Not so with Ed—when we were together we watched TV with joy. In the early seventies, a cousin took pity on us and bought us a little black-and-white Zenith. We watched it through the night in Ed’s studio. Ed painted and I kept him company. I am describing hours of perfect contentment. We liked Fred Astaire and musicals in general, but horror movies were even more histrionic. Ed and I felt delectation for these images of mayhem.
In Ed’s bedroom, light is a translucent rectangle even though it’s almost nine. The white glass arrests dappled shadows. Ed lies under the heavy indigo blanket, wasting; I lie on top, succulent. I’m happy to be lying down and I feel perfectly relaxed on Daniel’s side of the bed. The disease leads some of us into a deeper engagement with the world. Denny became a science writer for AIDS Treatment News, and Loring joined Gran Fury. (At Bo Houston’s funeral, his mother says, “Thank you so much,” as though I’d done anything, and before I can stop myself, I say, “Thank you,” as though she’d done anything.) An epidemic is like a mystery with heroes and villains, but I drift from my bedroom to Ed’s bedroom, where light falls through frosted glass in a certain way. Above us the screen doles out images we love: the pre-WWII unknown lurches basso profundo through shadows and dry ice; the supersized zoo of spiders, locusts, snakes, ants, and lizards climbs out of the squashed air of the 50’s desert. Ed and I love bad horror films for the lyricism of their failed effects. We must be among the few to have twice seen Curucu, Beast of the Amazon, a film that couldn’t afford a visible monster or even gore. Branches twitch on the jungle trail, the mike slides into view, the victim screams from off-screen. Its very artificiality makes Curucu a convincing exploration of the afterlife, like a church service.

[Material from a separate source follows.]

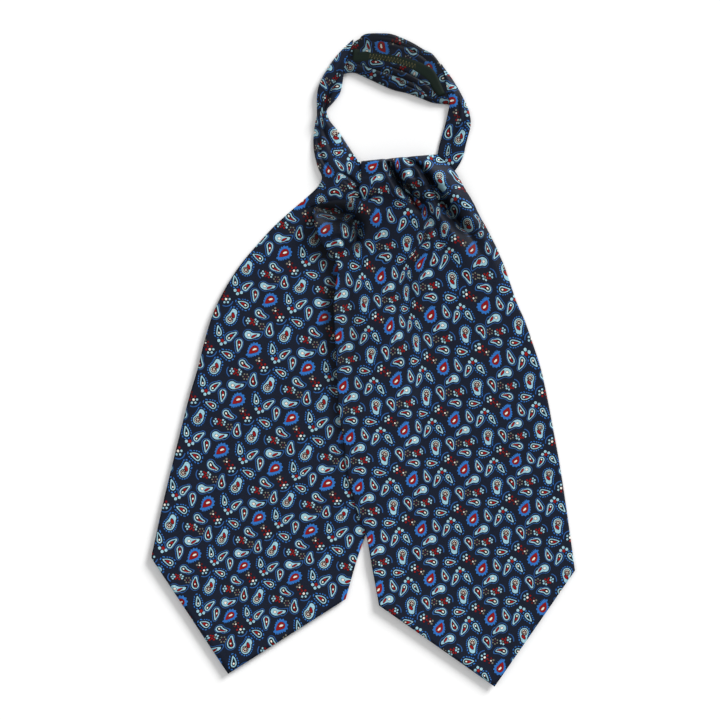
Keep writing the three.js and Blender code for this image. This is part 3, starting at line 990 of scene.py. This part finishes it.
UPPER_FOLDS = [
    # The gather from the left notch of the top edge.
    [(17.5, 167, 7, 1.8, 2, 20), (18.6, 160, 8, 2, 2.4, 20), (20.7, 155, 9, 2.2, 2.6, 20),
     (24, 149, 10.5, 2.8, 2.8, 19), (30, 139.5, 11, 3.4, 2.6, 16), (37.5, 132.5, 10.5, 4, 2, 13),
     (44, 125, 8.5, 4.6, 1.4, 10), (47.5, 116, 4.5, 6, 0.8, 9), (44, 102, 3, 8, 0.6, 12),
     (38, 80, 1.8, 9, 0.8, 14), (35, 52, 1.6, 9, 0.8, 12), (40, 22, 1, 9, 0.6, 8),
     (43, 0, 0.6, 10, 0.3, 6), (45, -30, 0, 10, 0, 2)],
    # The gather from the right notch, with the high ridge that runs down the right side.
    [(33, 164, 3, 1.6, 1), (38, 158.5, 6, 1.8, 2), (43, 155.5, 7, 2, 3, -2), (47, 152, 8, 2.2, 3.4, -3),
     (51, 145, 9, 2.6, 3.8, -4), (56, 137.5, 10.5, 3.4, 4, -7), (61.5, 129, 11, 4.2, 4, -10),
     (68.5, 119, 10.5, 4.6, 3.6, -12), (77, 108, 8.5, 4.8, 3, -10), (86, 98.5, 5, 6, 2, -6),
     (97, 80, 1.8, 9, 0.8), (104, 57, 0, 10)],
    # A shallow one between them.
    [(33, 168, 2.4, 1.6, 0.8), (36, 157, 2.4, 2, 0.8), (42, 146, 2, 3, 1), (49, 132, 1.4, 4, 0.8),
     (54, 118, 0, 4)],
    # Two short creases that run down from under the gathers.
    [(50, 124, 0, 3, 0, 2), (54, 113, 2, 3, 1, 3), (60, 100, 2, 3.4, 1, 3), (64, 86, 1, 4, 0.6, 2),
     (66, 70, 0, 5)],
    [(27, 122, 0, 5), (18, 108, 1.6, 5, 0.8), (12, 90, 1.6, 6, 0.8), (8, 66, 0, 7)],
    # The hollow inside the turned-up rim, and the pinch at its lower end.
    [(-41, 124, 5, 5), (-33, 120, 9, 6, 0.4, 3), (-24, 116.5, 12, 7, 1, 5), (-14, 114, 13, 7, 2.4, 6),
     (-6.5, 107, 12, 6, 3, 6), (-6, 97, 8, 5, 2.4, 5), (-10, 88, 4, 4.4, 1, 2), (-15, 79, 1, 4, 0.4),
     (-17, 70, 0, 5)],
    [(-21, 100, 0, 1.6), (-17, 95, 2, 1.4, 1.2, 2), (-14.5, 90, 2, 1.6, 1.2, 2), (-13, 84, 0, 2)],
    # The long soft fold along the left edge.
    [(-16, 72, 0, 7), (-12, 52, 2, 7), (-10, 28, 2.6, 8), (-8, -10, 1.6, 9), (-4, -50, 0, 10)],
]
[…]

Tonight we watch a Mario Bava film in which moist decomposition replaces the genre’s earlier effects, as though a horror of decay is more germane to the present. It’s weird to be watching corpses rock back and forth in their own putrescence while lying next to Ed. The monster shows the world what she is: she throws open her robe with a triumphant expression to reveal a red chest cavity packed with roiling white maggots. Because of this image, I don’t look Ed in the eye, as though I’d accidentally seen something too personal. What does he make of the skeletons with rags of flesh? I am the only one who can ask him this question so I do. He rolls his head on the pillow and reminds me in a mild voice that he will be cremated, and that decay is not the same as death. He says, “My death is an emptiness that I can’t fill.” I am relieved, but why? We both know Ed will soon be reduced to ash. He’s dying in stop action like a good make-up job: the chaotic expression, the skeletal jeer, the pumpkin head wobbling with bon vivance on the broomstick neck, the pinched nose, the eyebrows pulled back, the eyes starved and hurt.
The monsters rise up while Ed and I sink into the pillows. But horror movies are actually comedies because death is reversible. Or it’s a consummation: the one taken by the monster experiences the full extent of his death. In his last scream, the victim faces the monster and dredges horror to the limit. Like a sexual consummation, he groans from the deepest place where his body (the world) begins.